(WHAT TO WORK ON)
What is the number of lines containing the word "scene"? Give that number alone.
───── GIVEN DATA ─────
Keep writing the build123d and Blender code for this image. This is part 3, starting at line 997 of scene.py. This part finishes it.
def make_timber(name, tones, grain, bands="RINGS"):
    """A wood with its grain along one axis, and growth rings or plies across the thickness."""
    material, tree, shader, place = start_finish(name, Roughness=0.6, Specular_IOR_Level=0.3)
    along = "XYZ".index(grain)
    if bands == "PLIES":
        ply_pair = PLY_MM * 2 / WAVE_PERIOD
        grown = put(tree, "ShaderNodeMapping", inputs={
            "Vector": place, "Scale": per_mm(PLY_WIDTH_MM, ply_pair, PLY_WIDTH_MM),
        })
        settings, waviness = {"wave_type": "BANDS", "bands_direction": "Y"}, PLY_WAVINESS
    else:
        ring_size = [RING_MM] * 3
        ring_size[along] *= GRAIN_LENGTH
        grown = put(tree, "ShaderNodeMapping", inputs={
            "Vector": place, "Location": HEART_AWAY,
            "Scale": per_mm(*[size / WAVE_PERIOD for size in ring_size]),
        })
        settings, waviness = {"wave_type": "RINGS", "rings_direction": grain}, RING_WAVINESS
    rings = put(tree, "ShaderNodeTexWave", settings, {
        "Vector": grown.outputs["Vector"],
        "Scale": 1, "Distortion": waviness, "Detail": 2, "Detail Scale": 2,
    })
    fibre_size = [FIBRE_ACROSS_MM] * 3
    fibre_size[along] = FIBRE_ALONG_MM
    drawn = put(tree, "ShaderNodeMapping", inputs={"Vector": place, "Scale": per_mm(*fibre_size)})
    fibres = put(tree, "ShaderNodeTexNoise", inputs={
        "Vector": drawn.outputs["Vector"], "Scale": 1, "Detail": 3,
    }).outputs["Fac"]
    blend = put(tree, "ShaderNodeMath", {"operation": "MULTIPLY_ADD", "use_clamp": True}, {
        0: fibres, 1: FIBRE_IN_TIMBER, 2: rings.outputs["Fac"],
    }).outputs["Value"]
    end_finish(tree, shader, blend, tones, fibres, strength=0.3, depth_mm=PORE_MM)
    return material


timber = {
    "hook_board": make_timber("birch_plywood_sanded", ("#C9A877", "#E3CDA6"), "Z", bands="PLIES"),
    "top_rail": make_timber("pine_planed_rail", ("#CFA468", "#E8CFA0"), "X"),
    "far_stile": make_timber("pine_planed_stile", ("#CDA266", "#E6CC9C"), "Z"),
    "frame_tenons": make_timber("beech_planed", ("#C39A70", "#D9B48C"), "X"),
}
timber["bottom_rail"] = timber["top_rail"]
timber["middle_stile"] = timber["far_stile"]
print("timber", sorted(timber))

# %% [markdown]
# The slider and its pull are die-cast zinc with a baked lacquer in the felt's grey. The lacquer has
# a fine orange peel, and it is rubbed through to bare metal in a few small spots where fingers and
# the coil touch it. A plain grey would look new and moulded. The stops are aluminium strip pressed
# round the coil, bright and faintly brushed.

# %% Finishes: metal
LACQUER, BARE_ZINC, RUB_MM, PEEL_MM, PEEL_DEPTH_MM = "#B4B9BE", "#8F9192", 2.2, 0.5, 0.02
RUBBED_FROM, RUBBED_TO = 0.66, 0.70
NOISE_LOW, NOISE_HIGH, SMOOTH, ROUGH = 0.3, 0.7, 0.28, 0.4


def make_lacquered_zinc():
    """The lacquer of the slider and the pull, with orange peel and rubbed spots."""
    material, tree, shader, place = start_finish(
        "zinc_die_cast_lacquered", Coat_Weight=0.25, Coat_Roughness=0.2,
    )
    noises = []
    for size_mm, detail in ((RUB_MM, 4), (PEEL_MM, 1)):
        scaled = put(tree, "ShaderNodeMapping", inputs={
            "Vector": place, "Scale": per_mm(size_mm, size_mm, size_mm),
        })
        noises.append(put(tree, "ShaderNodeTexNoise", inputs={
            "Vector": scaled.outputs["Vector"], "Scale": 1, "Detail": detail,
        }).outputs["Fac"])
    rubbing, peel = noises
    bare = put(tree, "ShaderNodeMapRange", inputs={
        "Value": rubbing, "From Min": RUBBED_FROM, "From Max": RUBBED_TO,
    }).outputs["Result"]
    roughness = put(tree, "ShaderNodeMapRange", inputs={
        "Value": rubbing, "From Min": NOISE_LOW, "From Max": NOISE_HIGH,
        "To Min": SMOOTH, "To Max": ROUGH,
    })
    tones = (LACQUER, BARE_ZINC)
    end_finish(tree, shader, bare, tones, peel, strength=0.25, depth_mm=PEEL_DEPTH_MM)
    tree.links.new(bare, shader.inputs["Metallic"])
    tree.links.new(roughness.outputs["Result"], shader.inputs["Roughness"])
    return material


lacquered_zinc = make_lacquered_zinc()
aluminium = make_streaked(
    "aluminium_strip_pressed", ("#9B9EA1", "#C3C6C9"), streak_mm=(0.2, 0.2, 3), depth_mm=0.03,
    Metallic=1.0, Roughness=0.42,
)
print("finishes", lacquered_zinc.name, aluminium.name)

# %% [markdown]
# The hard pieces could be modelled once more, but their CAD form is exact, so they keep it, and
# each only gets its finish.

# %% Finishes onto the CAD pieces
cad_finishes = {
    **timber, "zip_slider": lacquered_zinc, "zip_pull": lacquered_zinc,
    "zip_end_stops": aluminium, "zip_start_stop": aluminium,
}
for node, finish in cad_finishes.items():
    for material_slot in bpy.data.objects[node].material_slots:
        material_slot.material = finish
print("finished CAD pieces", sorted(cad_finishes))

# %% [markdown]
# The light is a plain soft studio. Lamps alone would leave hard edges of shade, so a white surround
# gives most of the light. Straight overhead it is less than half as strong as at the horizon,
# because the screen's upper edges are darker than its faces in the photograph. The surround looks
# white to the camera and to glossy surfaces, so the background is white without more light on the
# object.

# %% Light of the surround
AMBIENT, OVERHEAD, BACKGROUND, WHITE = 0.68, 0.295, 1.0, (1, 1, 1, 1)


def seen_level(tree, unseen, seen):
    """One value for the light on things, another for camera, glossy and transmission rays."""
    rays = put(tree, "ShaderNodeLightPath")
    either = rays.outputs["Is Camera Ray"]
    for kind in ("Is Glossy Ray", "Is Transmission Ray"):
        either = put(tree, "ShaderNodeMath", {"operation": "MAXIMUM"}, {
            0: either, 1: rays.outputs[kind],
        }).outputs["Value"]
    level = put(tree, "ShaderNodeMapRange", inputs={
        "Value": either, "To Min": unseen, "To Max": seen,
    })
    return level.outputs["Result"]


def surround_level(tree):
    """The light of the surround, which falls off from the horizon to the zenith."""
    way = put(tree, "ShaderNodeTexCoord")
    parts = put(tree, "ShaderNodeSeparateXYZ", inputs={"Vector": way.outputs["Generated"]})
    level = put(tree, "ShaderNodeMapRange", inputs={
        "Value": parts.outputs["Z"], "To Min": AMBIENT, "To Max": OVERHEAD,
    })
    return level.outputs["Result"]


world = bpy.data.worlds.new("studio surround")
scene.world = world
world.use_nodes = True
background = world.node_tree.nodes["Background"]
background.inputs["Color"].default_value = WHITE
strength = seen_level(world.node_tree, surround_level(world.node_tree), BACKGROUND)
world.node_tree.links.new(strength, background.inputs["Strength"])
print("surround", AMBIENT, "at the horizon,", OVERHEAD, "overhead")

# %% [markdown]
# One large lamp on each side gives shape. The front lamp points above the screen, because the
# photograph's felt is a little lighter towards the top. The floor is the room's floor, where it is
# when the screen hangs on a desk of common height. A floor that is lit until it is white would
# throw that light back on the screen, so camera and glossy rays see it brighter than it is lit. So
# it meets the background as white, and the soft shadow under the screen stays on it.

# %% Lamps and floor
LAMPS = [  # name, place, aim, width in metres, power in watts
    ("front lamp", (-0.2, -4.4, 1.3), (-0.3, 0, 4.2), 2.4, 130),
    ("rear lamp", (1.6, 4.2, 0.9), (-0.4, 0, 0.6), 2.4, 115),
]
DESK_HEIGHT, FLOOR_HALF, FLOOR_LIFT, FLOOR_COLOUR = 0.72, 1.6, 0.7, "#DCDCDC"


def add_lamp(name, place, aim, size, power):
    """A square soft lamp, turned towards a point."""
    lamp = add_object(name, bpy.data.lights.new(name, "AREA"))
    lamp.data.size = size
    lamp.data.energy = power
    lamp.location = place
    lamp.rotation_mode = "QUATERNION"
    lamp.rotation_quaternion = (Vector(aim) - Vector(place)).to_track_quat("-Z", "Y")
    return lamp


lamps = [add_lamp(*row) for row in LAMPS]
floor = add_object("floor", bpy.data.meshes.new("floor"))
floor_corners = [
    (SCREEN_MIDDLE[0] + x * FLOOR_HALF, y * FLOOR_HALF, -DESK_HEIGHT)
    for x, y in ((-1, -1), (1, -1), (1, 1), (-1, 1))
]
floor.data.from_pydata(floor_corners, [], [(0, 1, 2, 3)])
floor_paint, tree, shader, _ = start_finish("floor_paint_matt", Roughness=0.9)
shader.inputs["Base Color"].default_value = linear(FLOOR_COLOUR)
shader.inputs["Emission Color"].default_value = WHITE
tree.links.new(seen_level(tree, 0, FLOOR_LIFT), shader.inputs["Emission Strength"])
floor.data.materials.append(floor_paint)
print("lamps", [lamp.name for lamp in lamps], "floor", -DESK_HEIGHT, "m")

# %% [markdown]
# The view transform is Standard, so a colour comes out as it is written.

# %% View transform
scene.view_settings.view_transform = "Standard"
─────
(FINISHED EXERCISE)
3